Key Questions 1876-1914: Gilded Age
5. How effective were early labor unions in combating widespread misery?
• Grant veto a bill that would print paper money and the Resumption Act of 1875 pledged the government to further withdraw greebacks and made all further redemption of paper money in gold at face value. Debtors now cried that silver was under-valued.
• The Populist Party emerged in 1892 from disgruntled farmers.
o Their main call was for inflation via free coinage of silver.
o They called for a litany of items including a graduated income tax, government regulation of railroads and telegraphs/telephones, direct elections of U.S senators, a one term limit, initiative and referendum, a shorter workday, and immigration restriction.
• About 8,00 American business houses collapsed in six months, and dozens of railroad lines went into the hands of receivers.

10. What effect did Western Expansion have on Native Americans?
• Native Americans had no other place to go, pushed farther west.
• American influence.
• A lot died from the Trail of Tears, or killed by disliking Americans.
• Cause rivalry and competition among other tribes because they have less land now.
• Americans changed the land so drastically that the native population could no longer subsist in the same way they had for generation.
• Lost in culture and tradition.
• The Ghost dance was a dance the Natives did as a way to pray to the Gods but Americans misinterpret it as a plan to rebel against the U.S and so many were killed for false accusations.
• Doubting the American trusts because they were promised land.
• Forced to live like third class citizens.

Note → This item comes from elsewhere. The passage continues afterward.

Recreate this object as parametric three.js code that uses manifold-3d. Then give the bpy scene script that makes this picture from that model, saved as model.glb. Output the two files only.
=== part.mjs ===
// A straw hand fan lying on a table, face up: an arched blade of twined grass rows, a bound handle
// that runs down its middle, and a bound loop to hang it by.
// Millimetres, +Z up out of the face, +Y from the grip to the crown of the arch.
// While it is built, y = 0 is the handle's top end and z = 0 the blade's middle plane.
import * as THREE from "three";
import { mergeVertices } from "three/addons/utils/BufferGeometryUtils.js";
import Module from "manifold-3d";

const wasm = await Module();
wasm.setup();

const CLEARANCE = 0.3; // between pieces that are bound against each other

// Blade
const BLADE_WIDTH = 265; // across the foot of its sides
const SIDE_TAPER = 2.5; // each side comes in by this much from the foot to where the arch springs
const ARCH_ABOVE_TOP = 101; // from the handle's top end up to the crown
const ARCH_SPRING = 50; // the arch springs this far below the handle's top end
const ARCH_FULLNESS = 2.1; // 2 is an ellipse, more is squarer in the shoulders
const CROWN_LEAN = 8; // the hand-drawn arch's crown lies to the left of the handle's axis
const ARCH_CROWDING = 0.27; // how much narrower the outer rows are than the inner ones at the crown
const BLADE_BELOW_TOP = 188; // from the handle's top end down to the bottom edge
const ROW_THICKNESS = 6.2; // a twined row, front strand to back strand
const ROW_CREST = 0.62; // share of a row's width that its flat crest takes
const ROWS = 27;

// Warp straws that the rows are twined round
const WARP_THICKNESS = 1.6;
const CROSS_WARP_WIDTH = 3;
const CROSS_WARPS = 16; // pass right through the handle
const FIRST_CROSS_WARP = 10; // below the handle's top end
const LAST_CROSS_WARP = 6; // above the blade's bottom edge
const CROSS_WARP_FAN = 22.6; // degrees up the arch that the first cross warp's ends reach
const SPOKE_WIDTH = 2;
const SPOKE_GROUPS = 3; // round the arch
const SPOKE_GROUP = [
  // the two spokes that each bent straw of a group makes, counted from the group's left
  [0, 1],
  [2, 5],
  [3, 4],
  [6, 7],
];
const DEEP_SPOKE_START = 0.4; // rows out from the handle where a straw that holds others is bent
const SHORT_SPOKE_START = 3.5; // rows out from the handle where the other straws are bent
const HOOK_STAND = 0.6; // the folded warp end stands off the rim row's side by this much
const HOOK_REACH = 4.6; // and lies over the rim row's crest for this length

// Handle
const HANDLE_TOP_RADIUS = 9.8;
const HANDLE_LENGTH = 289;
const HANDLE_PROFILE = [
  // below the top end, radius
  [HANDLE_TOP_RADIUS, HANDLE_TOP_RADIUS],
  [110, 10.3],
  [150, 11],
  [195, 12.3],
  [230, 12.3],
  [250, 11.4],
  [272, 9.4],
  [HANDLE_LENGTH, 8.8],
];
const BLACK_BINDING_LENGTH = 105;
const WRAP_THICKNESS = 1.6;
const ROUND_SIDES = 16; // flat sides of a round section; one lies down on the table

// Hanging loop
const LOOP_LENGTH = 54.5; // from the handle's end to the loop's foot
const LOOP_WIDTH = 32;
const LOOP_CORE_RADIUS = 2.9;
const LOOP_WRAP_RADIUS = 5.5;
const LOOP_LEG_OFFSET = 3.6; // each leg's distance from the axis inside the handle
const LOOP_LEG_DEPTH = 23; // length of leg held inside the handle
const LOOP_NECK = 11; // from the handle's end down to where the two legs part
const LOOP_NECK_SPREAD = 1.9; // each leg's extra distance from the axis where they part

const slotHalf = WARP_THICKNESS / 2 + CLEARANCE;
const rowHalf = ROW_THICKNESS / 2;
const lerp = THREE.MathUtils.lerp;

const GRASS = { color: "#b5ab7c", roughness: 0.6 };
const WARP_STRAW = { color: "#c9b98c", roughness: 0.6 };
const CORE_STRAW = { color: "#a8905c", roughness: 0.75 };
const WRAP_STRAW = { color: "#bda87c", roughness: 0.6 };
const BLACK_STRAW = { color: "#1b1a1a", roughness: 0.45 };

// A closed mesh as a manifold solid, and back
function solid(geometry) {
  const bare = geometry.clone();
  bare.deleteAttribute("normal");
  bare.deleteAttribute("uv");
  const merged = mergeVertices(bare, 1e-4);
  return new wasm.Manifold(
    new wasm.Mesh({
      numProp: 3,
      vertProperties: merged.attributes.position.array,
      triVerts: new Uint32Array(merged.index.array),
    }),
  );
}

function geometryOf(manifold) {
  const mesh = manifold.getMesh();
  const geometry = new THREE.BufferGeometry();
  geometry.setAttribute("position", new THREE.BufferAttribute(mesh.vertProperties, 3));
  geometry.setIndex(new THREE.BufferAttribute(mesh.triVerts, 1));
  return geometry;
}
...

15. To what extent could Cubans, Filipinos, and Hawaiians find fault with America’s foreign policy?
• Finds America to be a imperialistic bully.
• Cubans may see America as an internationalist for helping them separate from Spain and the Teller Amendment proclaimed it would give Cubans their freedom and U.S would not conquer it.
• Filipinos find America untrustworthy, hoping for American’s help to secede from Spain too, the did not realize that Americans would take control under Filipinos finding them unfit to govern on their own.
• Hawaiians were persuaded by American born Hawaiians into annexing Hawaii into America. Queen Liliuokalni disagreed but was later dethroned.

Progressive Era
20. What were the key figures and the key issues involved in the movement for African-American and Women’s equality?
• Women were an indispensable catalyst in the progressive army. They couldn’t vote or hold political office, but were active none-the-less. Women focused their changes on family-oriented ills such as child labor.
• Progressives also made major improvements in the fight against child labor, especially after a 1911 fire at the Triangle Shirtwaist Company in NYC which killed 146 workers, mostly young women.
• The landmark case of Muller vs. Oregon (1908) found attorney Louis D. Brandeis persuading the Supreme Court to accept the constitutionality of laws that protected women workers.
• Alcohol also came under the attack of Progressives, as prohibitionist organizations like the Woman’s Christian Temperance Union (WCTU), founded by Frances E. Willard, and the Anti-Saloon League were formed.
• By 1920, Wilson persuades Congress in passing the 19th amendment allowing all sex to finally be vote.
• W.E.B Du Bois demands immediate equality for blacks, first African American to graduate from Harvard, wanted increase in political representation for blacks in order to guarantee civil rights.
• Booker T. Washington supported the black community and raised educational funds. Believed in cooperation with supportive whites was the only way to overcome racism.
• Marcus Garvey preaches black solidarity and black pride.

Foreign Policy
25. To what extend were Woodrow Wilson’s idealistic views accepted by Americans and the world?
• Wilson tackled the “triple wall of privilege: the tariff, the banks and the trusts. To tackle the tariff, Wilson successfully helped in the passing of the Underwood Tariff of 1913, which substantially reduced import fees and enacted a graduated income tax.
• Wilson pleaded congress for a sweeping reform of the banking system creating the new Federal Reserve board which oversaw a nationwide system of twelve regional reserve districts, each with its own central bank, and had the power to issue paper money.
• In 1914, Congress passed the Federal Trade Commission Act, which empowered a president-appointed position to investigate the activities of trusts and stop unfair trade practices such as unlawful competition, false advertising, mislabeling, adulteration, & bribery. The 1914 Clayton Anti-Trust Act lengthened the Sherman Anti-Trust Act’s list of practices that were objectionable, exempted labor unions from being called trusts (as they had been called by the Supreme Court under the Sherman Act), and legalized strikes and peaceful picketing by labor union members.
• The Workingmen’s Compensation Act of 1916 granted assistance of federal civil-service employees during periods of instability but was invalidated by the Supreme Court.
• The Fourteen Points were a set of idealistic goals for peace. The main points were:
o No more secret treaties.
o Freedom of the seas was to be maintained.
o A removal of economic barriers among nations.
o Reduction of armament burdens.
o Adjustment of colonial claims in the interests of natives and colonizers.
o Self-determination or independence for oppressed minority groups who’d choose their government.
o A League of Nations, an international organization that would keep the peace and settle world disputes.